Every major character in Keep the Change is, to varying degrees, autistic, as are the actors. The world they inhabit is alien to most of us and yet still familiar – it’s our world, after all, just expressed differently. It is, inevitably for us, an acutely uncomfortable world to be in. Mental disability remains an infrequent zone of exploration for film, and I suspect much of that rarity is due to the profound unease that comes from not knowing how to properly react: am I allowed to laugh at this scene? At this one? Both mainstream and independent cinema have a very hard time selling genuine discomfort, for obvious reasons. But there’s a convincing argument, one that has been made by many, that unfamiliarity is the most fertile ground for understanding: often, we feel uneasy because we are on a precipice of some kind. And where Keep the Change succeeds in placing us on that edge, in several ways, it also succeeds in being laugh-out-loud funny.

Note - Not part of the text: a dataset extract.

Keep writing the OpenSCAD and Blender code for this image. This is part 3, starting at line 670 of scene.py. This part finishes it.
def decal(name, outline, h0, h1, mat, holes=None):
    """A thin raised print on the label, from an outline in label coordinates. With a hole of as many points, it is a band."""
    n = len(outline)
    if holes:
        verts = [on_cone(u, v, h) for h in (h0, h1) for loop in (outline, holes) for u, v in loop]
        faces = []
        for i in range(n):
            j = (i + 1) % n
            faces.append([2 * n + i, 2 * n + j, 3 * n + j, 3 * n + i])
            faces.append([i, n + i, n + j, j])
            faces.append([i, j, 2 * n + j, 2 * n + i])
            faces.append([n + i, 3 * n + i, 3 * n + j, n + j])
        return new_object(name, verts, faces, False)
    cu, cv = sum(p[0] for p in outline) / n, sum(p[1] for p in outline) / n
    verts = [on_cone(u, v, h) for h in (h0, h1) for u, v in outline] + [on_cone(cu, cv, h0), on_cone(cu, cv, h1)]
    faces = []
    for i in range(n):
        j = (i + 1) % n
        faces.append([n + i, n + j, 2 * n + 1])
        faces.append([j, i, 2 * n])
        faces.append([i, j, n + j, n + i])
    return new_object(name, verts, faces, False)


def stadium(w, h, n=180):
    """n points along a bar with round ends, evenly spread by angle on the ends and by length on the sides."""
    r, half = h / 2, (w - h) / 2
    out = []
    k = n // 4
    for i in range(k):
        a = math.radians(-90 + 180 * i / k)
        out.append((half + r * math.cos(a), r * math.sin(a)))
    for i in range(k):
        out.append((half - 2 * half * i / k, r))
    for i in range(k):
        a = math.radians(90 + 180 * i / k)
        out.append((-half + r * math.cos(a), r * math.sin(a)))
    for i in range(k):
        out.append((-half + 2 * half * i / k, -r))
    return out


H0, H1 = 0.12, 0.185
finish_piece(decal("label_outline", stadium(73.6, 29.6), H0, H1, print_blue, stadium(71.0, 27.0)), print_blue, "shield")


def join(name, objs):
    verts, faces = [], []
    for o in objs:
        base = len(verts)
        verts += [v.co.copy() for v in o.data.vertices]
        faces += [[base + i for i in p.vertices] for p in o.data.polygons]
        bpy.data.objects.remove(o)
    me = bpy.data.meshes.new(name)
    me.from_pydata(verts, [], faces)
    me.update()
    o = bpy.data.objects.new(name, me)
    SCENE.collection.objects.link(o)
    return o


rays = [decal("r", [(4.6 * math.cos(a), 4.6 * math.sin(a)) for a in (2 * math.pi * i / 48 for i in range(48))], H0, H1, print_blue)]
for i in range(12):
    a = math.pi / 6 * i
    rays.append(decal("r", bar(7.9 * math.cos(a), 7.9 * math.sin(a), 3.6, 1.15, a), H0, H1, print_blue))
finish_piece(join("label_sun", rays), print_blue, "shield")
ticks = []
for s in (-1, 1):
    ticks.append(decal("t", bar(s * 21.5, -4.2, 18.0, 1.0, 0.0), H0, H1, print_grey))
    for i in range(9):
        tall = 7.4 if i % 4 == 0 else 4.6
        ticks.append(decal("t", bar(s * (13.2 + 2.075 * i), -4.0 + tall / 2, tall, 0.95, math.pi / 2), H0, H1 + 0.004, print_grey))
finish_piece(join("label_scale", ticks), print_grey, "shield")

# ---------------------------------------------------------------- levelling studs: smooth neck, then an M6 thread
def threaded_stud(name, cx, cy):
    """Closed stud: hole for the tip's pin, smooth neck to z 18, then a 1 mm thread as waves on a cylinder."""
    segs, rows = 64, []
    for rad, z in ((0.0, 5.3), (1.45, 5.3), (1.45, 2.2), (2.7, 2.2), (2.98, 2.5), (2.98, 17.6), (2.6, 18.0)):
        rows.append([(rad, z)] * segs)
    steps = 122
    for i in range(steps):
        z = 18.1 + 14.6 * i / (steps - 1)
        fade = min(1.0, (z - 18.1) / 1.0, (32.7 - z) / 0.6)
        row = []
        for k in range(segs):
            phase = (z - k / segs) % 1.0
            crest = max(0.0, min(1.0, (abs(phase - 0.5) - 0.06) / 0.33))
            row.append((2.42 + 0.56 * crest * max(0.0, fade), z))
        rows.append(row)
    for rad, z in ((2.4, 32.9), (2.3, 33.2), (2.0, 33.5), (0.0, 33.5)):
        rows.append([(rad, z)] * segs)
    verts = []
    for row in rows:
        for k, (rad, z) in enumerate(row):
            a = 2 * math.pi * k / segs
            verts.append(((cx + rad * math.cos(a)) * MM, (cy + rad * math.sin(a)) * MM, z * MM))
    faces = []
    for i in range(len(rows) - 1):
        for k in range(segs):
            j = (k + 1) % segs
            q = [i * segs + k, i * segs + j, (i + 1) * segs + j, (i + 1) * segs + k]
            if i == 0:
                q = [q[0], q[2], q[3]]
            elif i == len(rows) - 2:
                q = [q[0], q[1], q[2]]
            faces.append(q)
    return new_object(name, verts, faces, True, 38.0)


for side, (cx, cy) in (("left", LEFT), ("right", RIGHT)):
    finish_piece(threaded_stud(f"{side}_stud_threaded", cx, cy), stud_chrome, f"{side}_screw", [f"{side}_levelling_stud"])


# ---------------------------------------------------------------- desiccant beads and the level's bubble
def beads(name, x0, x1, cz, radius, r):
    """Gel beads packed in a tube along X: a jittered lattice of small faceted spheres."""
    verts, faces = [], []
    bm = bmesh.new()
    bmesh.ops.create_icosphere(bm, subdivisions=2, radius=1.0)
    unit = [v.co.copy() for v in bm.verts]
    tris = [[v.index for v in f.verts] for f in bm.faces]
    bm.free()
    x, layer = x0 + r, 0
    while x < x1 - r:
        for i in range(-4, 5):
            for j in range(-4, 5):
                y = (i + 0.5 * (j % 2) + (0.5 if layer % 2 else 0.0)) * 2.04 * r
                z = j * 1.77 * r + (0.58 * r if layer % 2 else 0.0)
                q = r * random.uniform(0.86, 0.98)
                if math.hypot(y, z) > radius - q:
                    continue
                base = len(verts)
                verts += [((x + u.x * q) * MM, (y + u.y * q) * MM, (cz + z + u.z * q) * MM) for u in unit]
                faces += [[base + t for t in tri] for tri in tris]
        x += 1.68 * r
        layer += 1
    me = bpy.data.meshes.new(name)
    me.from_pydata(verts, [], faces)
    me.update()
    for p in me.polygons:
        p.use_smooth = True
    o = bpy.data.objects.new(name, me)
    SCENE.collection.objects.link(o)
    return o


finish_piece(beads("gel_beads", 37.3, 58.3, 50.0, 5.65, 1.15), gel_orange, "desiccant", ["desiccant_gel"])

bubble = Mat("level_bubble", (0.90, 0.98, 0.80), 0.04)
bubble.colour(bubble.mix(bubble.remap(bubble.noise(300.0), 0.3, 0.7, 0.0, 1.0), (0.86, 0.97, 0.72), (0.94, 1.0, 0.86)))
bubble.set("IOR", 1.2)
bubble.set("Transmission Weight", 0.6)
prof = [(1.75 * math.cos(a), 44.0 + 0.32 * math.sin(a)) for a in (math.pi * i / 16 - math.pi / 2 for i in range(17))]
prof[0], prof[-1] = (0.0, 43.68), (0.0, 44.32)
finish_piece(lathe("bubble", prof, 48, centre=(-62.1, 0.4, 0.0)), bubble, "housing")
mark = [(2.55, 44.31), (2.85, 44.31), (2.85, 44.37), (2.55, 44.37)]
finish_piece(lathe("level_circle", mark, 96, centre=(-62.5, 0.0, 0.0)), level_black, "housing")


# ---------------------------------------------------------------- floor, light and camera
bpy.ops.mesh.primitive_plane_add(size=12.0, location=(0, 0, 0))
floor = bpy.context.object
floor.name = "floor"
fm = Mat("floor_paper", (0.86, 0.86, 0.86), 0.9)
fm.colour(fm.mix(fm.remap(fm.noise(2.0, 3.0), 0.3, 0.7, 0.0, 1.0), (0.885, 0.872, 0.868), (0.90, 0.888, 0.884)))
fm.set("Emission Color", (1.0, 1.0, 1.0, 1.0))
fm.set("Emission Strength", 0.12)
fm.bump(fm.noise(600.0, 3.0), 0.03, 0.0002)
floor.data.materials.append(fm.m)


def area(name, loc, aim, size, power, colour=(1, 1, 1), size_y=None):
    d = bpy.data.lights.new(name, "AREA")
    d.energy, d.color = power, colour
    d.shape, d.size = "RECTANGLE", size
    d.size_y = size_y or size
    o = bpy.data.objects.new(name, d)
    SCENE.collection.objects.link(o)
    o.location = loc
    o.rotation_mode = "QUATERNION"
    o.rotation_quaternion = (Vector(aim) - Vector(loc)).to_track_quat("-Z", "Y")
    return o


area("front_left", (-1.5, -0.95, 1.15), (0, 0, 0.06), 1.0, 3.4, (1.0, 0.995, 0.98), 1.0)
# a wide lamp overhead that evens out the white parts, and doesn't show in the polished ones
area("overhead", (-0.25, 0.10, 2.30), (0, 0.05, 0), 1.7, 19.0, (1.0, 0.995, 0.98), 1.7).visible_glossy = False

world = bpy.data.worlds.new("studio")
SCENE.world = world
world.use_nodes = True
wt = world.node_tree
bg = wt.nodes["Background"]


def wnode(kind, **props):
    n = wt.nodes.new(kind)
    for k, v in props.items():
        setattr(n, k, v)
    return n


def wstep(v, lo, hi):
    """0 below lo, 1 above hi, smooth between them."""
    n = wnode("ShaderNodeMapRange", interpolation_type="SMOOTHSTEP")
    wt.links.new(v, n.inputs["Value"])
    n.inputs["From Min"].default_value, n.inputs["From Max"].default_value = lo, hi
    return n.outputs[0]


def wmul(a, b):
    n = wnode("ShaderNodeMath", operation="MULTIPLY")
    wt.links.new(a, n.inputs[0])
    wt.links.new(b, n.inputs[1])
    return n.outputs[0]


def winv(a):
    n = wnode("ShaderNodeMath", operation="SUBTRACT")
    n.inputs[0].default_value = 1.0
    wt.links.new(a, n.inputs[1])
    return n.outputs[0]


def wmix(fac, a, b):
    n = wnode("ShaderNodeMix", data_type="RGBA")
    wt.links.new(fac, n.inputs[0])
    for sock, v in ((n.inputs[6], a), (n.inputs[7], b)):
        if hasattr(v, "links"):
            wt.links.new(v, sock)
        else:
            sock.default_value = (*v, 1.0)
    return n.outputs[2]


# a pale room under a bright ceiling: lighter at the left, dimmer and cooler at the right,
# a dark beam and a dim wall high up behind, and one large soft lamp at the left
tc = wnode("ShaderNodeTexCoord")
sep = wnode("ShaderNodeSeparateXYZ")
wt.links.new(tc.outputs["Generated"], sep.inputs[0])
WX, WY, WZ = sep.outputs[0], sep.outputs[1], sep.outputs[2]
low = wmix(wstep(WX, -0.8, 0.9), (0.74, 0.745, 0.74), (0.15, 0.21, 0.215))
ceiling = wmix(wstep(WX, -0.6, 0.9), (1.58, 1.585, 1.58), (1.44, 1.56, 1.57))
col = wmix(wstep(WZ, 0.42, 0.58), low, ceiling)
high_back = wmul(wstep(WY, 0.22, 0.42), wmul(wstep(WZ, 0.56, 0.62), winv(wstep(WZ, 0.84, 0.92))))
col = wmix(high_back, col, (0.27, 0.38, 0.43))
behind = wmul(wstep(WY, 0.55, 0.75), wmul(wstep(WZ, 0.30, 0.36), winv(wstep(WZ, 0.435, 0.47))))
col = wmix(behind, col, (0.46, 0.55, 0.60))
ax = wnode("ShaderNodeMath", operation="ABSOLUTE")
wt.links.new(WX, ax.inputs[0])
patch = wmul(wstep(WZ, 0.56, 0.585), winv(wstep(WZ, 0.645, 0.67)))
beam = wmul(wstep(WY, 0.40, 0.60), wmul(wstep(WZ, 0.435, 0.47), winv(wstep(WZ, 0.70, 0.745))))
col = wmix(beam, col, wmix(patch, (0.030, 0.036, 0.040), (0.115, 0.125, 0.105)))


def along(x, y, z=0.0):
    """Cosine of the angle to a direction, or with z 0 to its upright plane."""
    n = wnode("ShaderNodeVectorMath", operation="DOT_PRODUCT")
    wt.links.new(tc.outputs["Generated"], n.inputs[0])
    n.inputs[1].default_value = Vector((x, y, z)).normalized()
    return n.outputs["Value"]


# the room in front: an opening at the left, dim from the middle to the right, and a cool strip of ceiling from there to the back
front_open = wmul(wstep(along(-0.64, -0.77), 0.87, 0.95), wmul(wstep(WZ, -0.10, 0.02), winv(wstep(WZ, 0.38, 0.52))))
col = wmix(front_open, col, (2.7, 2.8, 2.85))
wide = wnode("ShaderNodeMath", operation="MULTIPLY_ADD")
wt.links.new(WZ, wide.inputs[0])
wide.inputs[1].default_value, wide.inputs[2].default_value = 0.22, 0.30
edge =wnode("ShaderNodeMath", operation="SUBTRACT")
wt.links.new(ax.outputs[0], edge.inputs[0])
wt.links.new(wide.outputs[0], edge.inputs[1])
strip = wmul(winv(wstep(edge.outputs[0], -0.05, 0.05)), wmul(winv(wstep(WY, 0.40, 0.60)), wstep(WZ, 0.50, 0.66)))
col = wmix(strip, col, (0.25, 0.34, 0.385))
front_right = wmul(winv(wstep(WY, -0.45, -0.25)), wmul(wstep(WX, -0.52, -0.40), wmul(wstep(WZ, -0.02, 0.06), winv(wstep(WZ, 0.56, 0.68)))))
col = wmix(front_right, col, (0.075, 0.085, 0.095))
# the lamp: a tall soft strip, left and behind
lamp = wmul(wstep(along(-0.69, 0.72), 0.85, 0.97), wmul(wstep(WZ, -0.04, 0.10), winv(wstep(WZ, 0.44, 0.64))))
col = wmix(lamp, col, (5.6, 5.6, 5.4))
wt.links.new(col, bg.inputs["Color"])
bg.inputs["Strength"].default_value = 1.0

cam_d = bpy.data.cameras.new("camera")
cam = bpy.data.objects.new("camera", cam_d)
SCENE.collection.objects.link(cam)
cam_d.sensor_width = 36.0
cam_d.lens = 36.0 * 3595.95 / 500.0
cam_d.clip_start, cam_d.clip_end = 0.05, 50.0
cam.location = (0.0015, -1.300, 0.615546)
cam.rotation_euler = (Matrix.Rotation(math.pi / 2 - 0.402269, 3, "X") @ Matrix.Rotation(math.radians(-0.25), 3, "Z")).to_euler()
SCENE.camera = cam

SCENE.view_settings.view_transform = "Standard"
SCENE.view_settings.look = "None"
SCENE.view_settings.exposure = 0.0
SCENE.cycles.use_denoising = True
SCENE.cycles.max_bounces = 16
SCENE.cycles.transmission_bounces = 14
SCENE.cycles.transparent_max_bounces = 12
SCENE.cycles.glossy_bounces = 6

The film is about autism, about the idea of normalcy and its subjectivity; in that vein, it’s also rather aggressively about class. The movie’s title comes from David’s oft-repeated line as he pays for everything in his life with a $20 bill – a taxi, a rose, a carnival ride. He lives on Long Island, in his parents’ grand white house. They amble about the lawn in pastel sweaters. His cousin, who he considers his brother, is a famous Broadway actor. David has ridden a bus once in his life, and it was horrible; when a homeless man climbed into the seat next to him, he was afflicted with a powerful sense of, as he calls it, “hobophobia.” We suspect his parents have never spoken openly with him about his autism, even as an adult. To escape out of their life and attempt to find his own, he sits in his room browsing dating websites, morphing his cornucopia of jokes into pick-up lines.

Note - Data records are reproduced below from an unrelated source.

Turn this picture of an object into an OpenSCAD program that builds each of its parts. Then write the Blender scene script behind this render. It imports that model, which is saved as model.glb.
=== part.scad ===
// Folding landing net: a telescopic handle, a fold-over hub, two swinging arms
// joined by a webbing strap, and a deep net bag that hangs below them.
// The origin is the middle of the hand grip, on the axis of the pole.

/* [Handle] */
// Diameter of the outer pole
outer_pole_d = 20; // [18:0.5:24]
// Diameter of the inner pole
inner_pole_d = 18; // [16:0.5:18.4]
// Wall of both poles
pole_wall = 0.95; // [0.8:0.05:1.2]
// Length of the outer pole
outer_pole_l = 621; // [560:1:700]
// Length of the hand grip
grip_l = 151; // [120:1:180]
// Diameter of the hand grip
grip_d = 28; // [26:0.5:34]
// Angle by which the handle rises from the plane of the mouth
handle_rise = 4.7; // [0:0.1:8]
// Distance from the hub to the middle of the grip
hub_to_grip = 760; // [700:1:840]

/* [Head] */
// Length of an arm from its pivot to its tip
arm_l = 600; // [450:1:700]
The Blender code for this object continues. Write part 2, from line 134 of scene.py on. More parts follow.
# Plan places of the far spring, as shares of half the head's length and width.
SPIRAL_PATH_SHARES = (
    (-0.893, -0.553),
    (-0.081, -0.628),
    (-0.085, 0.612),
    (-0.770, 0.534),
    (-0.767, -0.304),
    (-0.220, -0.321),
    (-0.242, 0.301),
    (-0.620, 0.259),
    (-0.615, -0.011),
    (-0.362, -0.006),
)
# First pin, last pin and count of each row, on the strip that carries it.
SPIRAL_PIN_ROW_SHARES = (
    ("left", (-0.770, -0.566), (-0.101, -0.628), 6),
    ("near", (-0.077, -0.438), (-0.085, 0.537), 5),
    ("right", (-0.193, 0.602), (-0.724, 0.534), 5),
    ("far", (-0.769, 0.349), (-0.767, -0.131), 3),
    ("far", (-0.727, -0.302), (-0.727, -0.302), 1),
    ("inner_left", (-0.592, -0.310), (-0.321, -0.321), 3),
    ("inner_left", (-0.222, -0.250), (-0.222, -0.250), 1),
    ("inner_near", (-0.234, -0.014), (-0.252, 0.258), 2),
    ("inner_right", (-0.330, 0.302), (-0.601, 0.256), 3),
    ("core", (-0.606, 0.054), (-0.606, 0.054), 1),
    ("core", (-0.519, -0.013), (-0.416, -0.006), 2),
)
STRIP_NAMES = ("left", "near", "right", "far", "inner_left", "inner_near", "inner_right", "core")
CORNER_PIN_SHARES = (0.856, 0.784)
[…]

Sarah takes the bus every day; it is literally the only way she knows to get home. Home is her grandmother – an alcoholic, by Sarah’s unashamed admission – and her bedroom, where she’s become far more acquainted with sex than David ever has, despite his repeated attempts at online connection. She, like most everyone at the meetings, is there of her own volition. As David insists that he – and by extension her – is above everyone else in the group, everyone less “normal” than he is, she makes it clear that the gatherings are her community, that the attendees are her friends. David has no real friends. The anger he lays at his peers, his rant at the “bum” on the street who asks him for change, his thinly veiled homophobia: these betray his hatred for a part of himself, the part which doesn’t allow him to have a “normal” life, that piece he’s never had an honest conversation about.
Of course, David’s ability to remain ignorant of his struggle and the struggles of those around him depends on his vast wealth. Along with his penchant for spending money indiscriminately, the collection of jokes he relies on to navigate social situations includes tired riffs on race, gender, poverty, homosexuality, and Judaism (David and Sarah are both Jewish). A terribly painful scene takes place on a first date, when David tells Angie, a girl he met online, an unfunny joke about rape. She immediately gets up and leaves, while he is left confused and alone with his ice cream.
Money, for David, is segregating. It is a convenience that keeps him from having to recognize anything unpleasant about the world – like that rape, to some, is not a punchline, and neither is the Holocaust – or about himself. David’s story turns out to be one of privilege as insulator, a force of seclusion that does not change unless you will yourself – or are forced – out of it. The best scene in the movie is when we realize why David is always paying $20 for everything: he doesn’t know how to count change.
All that said, Keep the Change is a first film, and a humble one. The message is not a subtle one, though it is carefully drawn; the pacing drifts between a few too many emotional climaxes; there’s a safety present in the visual choices that is disappointing for such a bold premise; and there isn’t much attention at all given to lighting, which casts the whole thing as stark and naturalistic, more aesthetically cold to its cast than need be. But that cast does a truly remarkable thing just by being seen, and the film never feels unsensitive; quite the opposite. Some of the tonal shifts are palpably discomfiting, but that’s by design. We can’t all stay insulated forever.
The film premiered at the Tribeca Film Festival.